If students and faculty form the bloodlines of a university, the library is its central nervous system. The USC is blessed to have more than one library, even several excellent ones.

My attachment, though, is to the Cebuano Studies Center. As an undergraduate researcher, I realized that the Cebuano Studies Center wasn’t just the only definitive source of references about Cebu in USC but in the whole province, perhaps in the whole country.

While researching for the Cebu Provincial History project, I confirmed that this library was as good a place to start to know Cebu. It gathered in one place a motley crowd of writers and readers—both the scholarly and the amateur—made curious by Cebu.

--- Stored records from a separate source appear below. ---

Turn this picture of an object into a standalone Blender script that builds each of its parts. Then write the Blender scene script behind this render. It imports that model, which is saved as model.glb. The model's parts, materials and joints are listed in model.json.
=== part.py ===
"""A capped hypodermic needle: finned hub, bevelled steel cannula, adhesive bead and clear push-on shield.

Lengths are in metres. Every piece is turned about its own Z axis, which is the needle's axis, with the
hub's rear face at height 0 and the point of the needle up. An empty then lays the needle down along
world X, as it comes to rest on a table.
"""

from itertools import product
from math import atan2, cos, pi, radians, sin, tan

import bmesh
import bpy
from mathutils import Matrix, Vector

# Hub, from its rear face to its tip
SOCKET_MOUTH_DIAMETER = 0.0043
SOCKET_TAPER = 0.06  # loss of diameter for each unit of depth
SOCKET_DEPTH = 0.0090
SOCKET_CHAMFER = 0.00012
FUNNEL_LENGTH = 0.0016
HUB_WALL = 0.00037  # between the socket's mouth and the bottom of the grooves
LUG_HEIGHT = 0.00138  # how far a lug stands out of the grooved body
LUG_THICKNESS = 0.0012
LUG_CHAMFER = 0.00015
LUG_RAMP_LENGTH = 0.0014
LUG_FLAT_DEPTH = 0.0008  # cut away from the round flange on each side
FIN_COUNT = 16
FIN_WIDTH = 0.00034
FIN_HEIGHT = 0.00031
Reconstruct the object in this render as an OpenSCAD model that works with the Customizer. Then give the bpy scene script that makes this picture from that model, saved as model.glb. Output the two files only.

Even journalism—preoccupied by the current and the transitory—achieved a permanency, even a telling poignancy, because the library preserved enough colonial and prewar samples to show how journalism, when it began in Cebu, was a far cry from the journalism we know today.

In helping us remember who we were, the Cebuano Studies Center upholds not just access of information but makes possible remembrance and reflection.

While the main library floors above attracted always a crowd, including those who love their sleep more passionately than books, the Cebuano Studies Center seemed to attract the same type: readers. In this august company, I indulged a clandestine passion: people-watching.

On lucky days, Dr. Resil Mojares, professor emeritus, would be writing or reading in his niche, a few feet away from where I was reading his book or essay. If I wanted help with Cebuano literature, Dr. Linda Alburo was always gracious to pause in her encoding and advise.

Of course, during the historical delays of my history-writing, while waiting for my editors in the cold and silent library, it wasn’t difficult to imagine how, during World War II, the Imperial Army tortured guerillas and prisoners of war within these very walls.

The same thick walls of the library have, over the years, absorbed impassively the riotous passions of men and women. I hope to be given the chance again to read to oblivion when the Cebuano Studies Center resurfaces, wherever and whenever it gets resurrected.